Jeremy Keeshin Beloved: The Path from Arrogance to Destruction cut Denver out of the games” (282). This flaw in Sethe’s motherhood was that in giving all of the attention to Beloved, she could not properly raise Denver. For years, Sethe had already been unable to raise Denver capably because they had set themselves in isolation. Sethe’s arrogance magnified the rift between I24 and the community because her decisions polarized the rest of the town. She had a bigoted moral code that only accepted those who thought she was right. She did not have friends and was too stubborn to sacrifice a little of her image to establish relations with the community. She was too worried about concealing and ignoring her past to try and barely eke out a present, let alone a future. Baby Suggs had given her the advice: “Think on it then lay it down,” but Sethe chose not to heed it (215).
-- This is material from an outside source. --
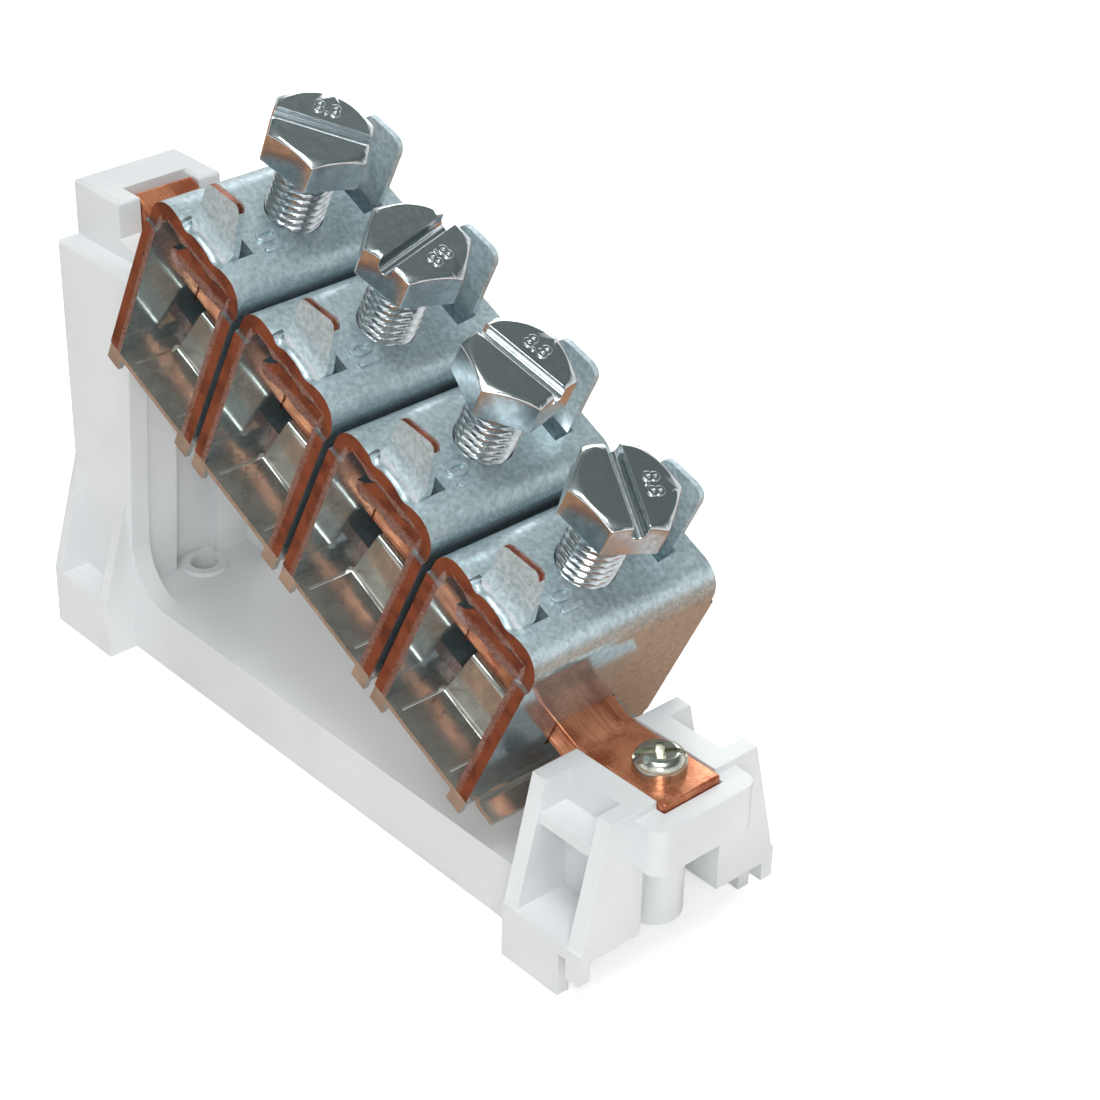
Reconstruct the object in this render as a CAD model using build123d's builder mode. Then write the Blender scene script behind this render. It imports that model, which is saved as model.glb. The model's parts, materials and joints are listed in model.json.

She set herself apart from the community when she stole instead of waiting in line with the others: “She despised herself for the pride that made pilfering better than standing in line at the window of the general store with all the other Negroes” (225). Her murder of Beloved set her apart from the community because no single person could relate to a woman who had killed her child and then been proud of it. Ella demonstrates the communities dislike for Sethe when she says, “I ain’t got no friends take a handsaw to their own children.” Sethe’s character plays an important role in Morrison’s overall message in Beloved. The reader learns from Sethe that a person who does not admit the wrongdoings of their past cannot reconcile the problems of the present. Sethe wanted to be understood, but she created a barrier between herself and the community by not reaching out to them when she was in need of help. Morrison tells us to never be too sure of ourselves, even in the most drastic of situations because overconfidence will lead to destruction. Morrison leaves the reader with the lesson that a person must not be too arrogant to admit their faults and ask for help, or they will continue to struggle and surrender to the problems they confront.

Jeremy Keeshin Beloved: The Path from Arrogance to Destruction

Works Cited Morrison, Toni. Beloved. New York: Vintage Books, 2004.